The ex-NAGRAT boss’ views were sought by The Herald after NAGRAT Vice-President, Angel Kabonu insisted that his group had adopted a “wait and see” attitude on the free SHS debate, to avoid the accusation that it was indulging in politics.

Mr. Alorvi, advised political parties promising free SHS, to first consider the infrastructure deficit both for students and teachers, which is prevalent in rural and urban areas of the country.

He wondered from where the country was going to get the large number of many teachers that the policy would require, when these teachers had not been trained in advance purposely for the project.

“Go to the rural schools, there is no accommodation for head teachers and students, alright! They don’t have the structures, no office, nothing. There is no infrastructure over there. Even in the big towns, schools there have overcrowded classrooms”, Mr Alorvi noted.

He went on “So now I would have wished that if Ghana has money now, we should set ourselves a target by which in the next three years, we have given each school, infrastructure, classrooms, dormitories, kitchen, assembly halls, masters’ bungalows”.

“Then from there, we also look at teachers. Now if I understand whatever is being said, it means that every student from JSS would go to secondary school. Which classrooms are they going to? Which teachers are going to teach them? The teachers are not there”, he outlined.

The Herald, in the past weeks, has been been seeking the position of stakeholders in the education sector on the proposed free SHS campaign led by flag bearer of the NPP, Nana Akufo Addo.

While NAGRAT, has in a press statement, issued last Wednesday, confirmed its stance as reported by The Herald last Wednesday, CHASS and Ghana National Association of Teachers (GNAT) are yet to declare their stance on the feasibility of a free SHS in the country.

In the case of CHASS, a promised statement by its president, Mr. Samuel Ofori-Adjei, who doubles as the headmaster of the Accra Academy Secondary School, is yet to see the light of day.

Meanwhile, the National Union of Ghana Students (NUGS) in a statement unequivocally noted that students across the country were more interested in educational policies geared towards offering them quality education, rather than the freebies being bandied about by some political parties.

“The National Union of Ghana Students (NUGS) sees the education of the Ghanaian child as a significant one that is why the Union sees issues such as: how to deliver quality education; provision of jobs for jobless graduates and unemployed non-students; how to rally funds to upgrade facilities and infrastructures in the existing schools [as paramount] and not free education [which is] dominating in the coming General Election”, the group asserted.

NUGS expressed regret at the deteriorated nature of Ghana’s education system, saying it is “pathetic that for close to a decade the lives of Ghanaian students have been used for experiment by our national leadership, and our politicians seem to be operating on the same tangent”.

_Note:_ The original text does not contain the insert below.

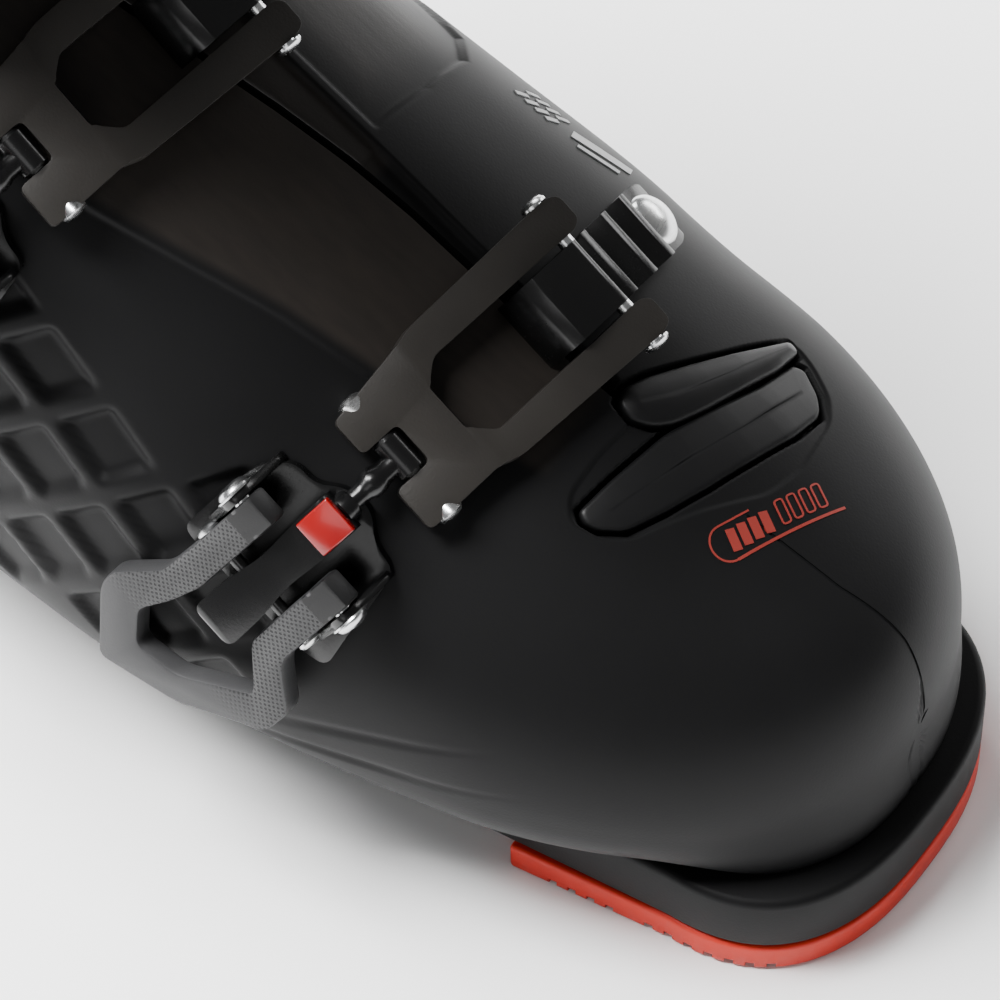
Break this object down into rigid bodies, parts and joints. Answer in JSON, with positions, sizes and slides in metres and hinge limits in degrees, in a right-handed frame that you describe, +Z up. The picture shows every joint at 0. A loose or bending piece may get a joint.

The statement said “a tour on our various campuses shows signs of lack. It is not a lack of food but lack of quality tools, equipment and infrastructure that will motivate them to unleash their God-given potential without which our nation-building agenda would be stunted. Education has become the reserve of the rich instead of the constitutional injunction that ‘education is a right not a privilege’.”

NUGS said many schools across the country continue to record zero percent (0%) in the Basic Education Certificate Examination (BECE); a situation which has created room for charlatans to extort moneys from students in the name of re-sits.

NUGS stressed that “securing the promise of education for the Ghanaian students and youth will be our reason for taking part in this December polls. We must and will vote for a party with good educational policies and not junk”. The NUGS’s statement comes at a time when the deafening silence of some religious organizations, such as the Roman Catholic Church, Presbyterian Church, Methodist Church and the Anglican Church, who have been lobbying governments for a return of the secondary mission schools, on the free SHS debate has also been said to be problematic.

The Chief Executive of the Ghana Free Zones Board, Mr. Kwadwo Twum-Boafo, recently took issues with the churches, demanding of them to come out with their position on the campaign promise, which is being made to seem so easy and plausible without the required preparation.